Locke claims that intuitive knowledge is the clearest and the most certain of all kinds of knowledge. Intuitive knowledge is knowledge that we directly perceive to be true or false. That two is less than three or that nothing can be both all green and all red are known intuitively to be true. There is no need for a proof of intuitive claims; indeed, proofs cannot always be given because the truth is so certain. The next kind of knowledge is demonstrative knowledge, that is, knowledge that requires explicit proof. This kind of knowledge is only as certain as each step of the proof that is given. Still, it is typically not as certain as intuitive knowledge.

Locke takes a moment after the explanation of the different kinds and degrees of knowledge to address a skeptical worry. Since all knowledge is just the relations between ideas, how are we to know that the ideas we typically have are ideas deriving from experience and not ideas derived from memory or dreams. How is it that we can know we are not dreaming? In response to this concern, Locke describes his third degree of knowledge, sensitive. Sensitive knowledge is knowledge that, like our knowledge of pleasure and pain, comes from direct sensation.

Given these four forms of knowledge and three degrees of certainty, Locke can use all of the previous distinctions from his explanation to distinguish between different forms of knowledge. Since all knowledge is and can only be about and derived from ideas, all the different forms of ideas will also have their analogues in forms and modes of knowledge. Locke explains different variations of forms of knowledge and different degrees of knowledge. Knowledge derives from experience and ideas that are generated from experience are taken to be representational, that is, they represent the things that generate them. This helps us have certainty that at least some of our ideas represent what is going on in the external world. Locke, as we see above, is sensitive to the skeptical worry that there is no external world or that we are really just dreaming. However, his theory, given its empiricist and representational character, is more open to this skeptical attack than he may be aware.

After going through the different forms of knowledge, Locke then moves his analysis to truth. Here, Locke claims that truth cannot mean anything other than the agreement or disagreement of signs with one and other. Truth is, as he says, a property of propositions. Propositions are strings of signs or ideas. Typically they have the form of sentences, at least in their verbal form. These verbal or word propositions reflect mental propositions of ideas. There are, however, two other types of truth that Locke thinks are somewhat different from the formal notion of truth deployed here. The first is moral truth, which he cryptically describes as truth which is persuasive to our minds but that may or may not accord to the reality of things. There is also another kind of truth, metaphysical truth, which refers to the real essence of things.

Locke then goes on to discuss how we have knowledge of our own existence. He claims that we have intuitive knowledge of our own existence based on the individuation of our sensations. To feel pain, I must feel pain, hence there must be an I. Ultimately, Locke believes that the existence of the self is incapable of and does not really need proof. Still, he thinks that our knowledge of our own existence is certain and intuitive.

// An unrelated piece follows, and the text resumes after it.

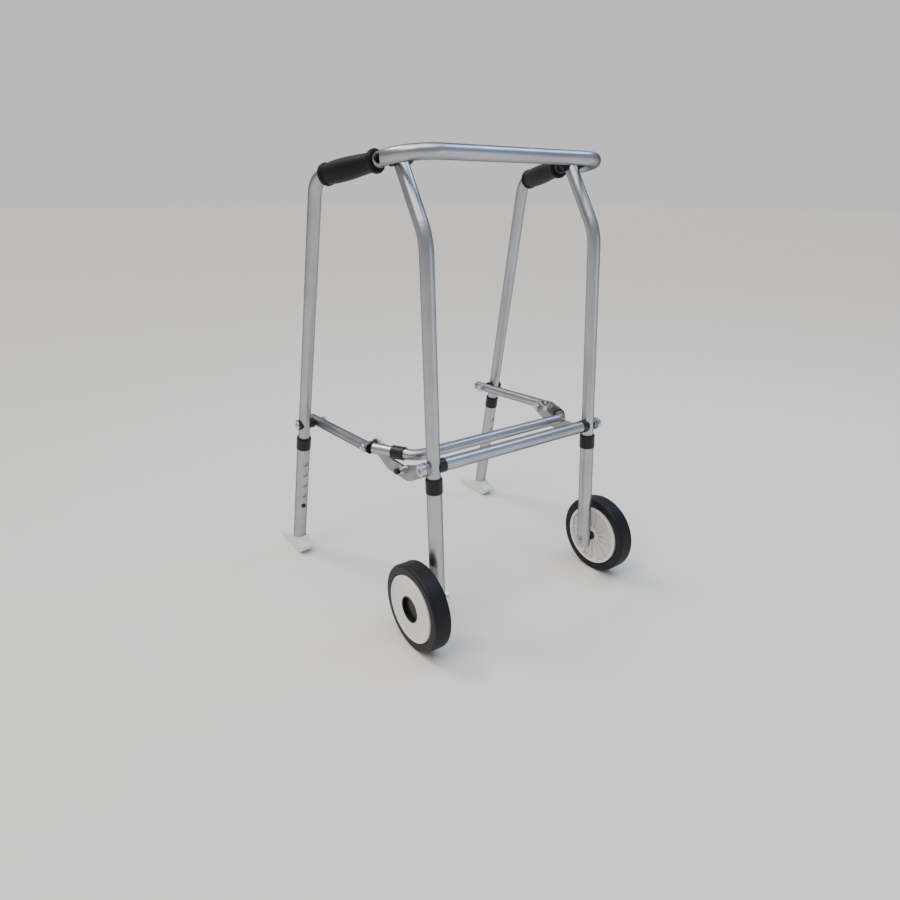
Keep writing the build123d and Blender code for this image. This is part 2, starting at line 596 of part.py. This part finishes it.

Almost as certain for Locke is our knowledge of God. This is a tricky argument, as Locke cannot rely on any innate or other ideas not derived from experience to prove the existence of God. The proof is that there must be a real being that was the source of all other beings and that being must be a thinking being because no unthinking thing can create a thinking thing. Therefore we have certain, intuitive knowledge of God that is ultimately derived from experience.

Locke then goes on to argue that we have knowledge of other things through experience in the same way that we have knowledge of differences, that is, through our senses. He then goes on to discuss approximate types of knowledge including judgment and probability. Judgment is the ability to assent to ideas or propositions without certain knowledge, a kind of intuitive leap. Probability is the appearance of agreement without intuitive proof. After discussing reason and its basis, Locke goes on to discuss the difference between reason and faith. Locke argues that faith requires revelation and revelation also necessarily requires reasons. Reason must judge whether revelation deserves assent and hence there is no real distinction between faith and reason; faith must ultimately collapse into reason since even faith requires reason. Locke spends the final chapter discussing the proper division of the sciences. This division is based on his system of knowledge. He divides the sciences into natural philosophy, ethics, and the science signs. Natural philosophy, what would be metaphysics and natural science, is the study of bodies and their properties but since we only have secondary knowledge of these things, this branch of knowledge is, paradoxically, speculative. Ethics is the study of those things that tend to increase happiness and reduce pain. Finally, the science of signs analyzes our ideas directly and our words. Since, according to Locke, ideas and signs are really the base of all of our knowledge, this should be seen as the primary science.